• Modeling code records:
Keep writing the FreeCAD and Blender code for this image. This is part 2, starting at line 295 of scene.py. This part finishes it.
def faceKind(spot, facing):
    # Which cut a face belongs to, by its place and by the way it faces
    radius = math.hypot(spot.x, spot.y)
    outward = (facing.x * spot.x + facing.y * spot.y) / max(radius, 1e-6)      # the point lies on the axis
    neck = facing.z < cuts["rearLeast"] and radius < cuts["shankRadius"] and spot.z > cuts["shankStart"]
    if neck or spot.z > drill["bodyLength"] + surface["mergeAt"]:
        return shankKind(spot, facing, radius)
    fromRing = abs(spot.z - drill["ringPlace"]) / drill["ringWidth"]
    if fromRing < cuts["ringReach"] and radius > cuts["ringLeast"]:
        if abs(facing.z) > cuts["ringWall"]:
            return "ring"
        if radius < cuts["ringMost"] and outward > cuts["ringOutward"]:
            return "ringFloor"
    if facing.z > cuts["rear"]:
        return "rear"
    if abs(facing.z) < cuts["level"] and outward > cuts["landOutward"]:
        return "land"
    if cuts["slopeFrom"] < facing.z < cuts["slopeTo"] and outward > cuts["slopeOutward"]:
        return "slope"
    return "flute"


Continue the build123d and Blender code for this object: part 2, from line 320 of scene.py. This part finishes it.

• Stated task: Produce a verbatim transcription of the entries above.

• Solution below:
Keep writing the FreeCAD and Blender code for this image. This is part 2, starting at line 295 of scene.py. This part finishes it.
def faceKind(spot, facing):
    # Which cut a face belongs to, by its place and by the way it faces
    radius = math.hypot(spot.x, spot.y)
    outward = (facing.x * spot.x + facing.y * spot.y) / max(radius, 1e-6)      # the point lies on the axis
    neck = facing.z < cuts["rearLeast"] and radius < cuts["shankRadius"] and spot.z > cuts["shankStart"]
    if neck or spot.z > drill["bodyLength"] + surface["mergeAt"]:
        return shankKind(spot, facing, radius)
    fromRing = abs(spot.z - drill["ringPlace"]) / drill["ringWidth"]
    if fromRing < cuts["ringReach"] and radius > cuts["ringLeast"]:
        if abs(facing.z) > cuts["ringWall"]:
            return "ring"
        if radius < cuts["ringMost"] and outward > cuts["ringOutward"]:
            return "ringFloor"
    if facing.z > cuts["rear"]:
        return "rear"
    if abs(facing.z) < cuts["level"] and outward > cuts["landOutward"]:
        return "land"
    if cuts["slopeFrom"] < facing.z < cuts["slopeTo"] and outward > cuts["slopeOutward"]:
        return "slope"
    return "flute"


Continue the build123d and Blender code for this object: part 2, from line 320 of scene.py. This part finishes it.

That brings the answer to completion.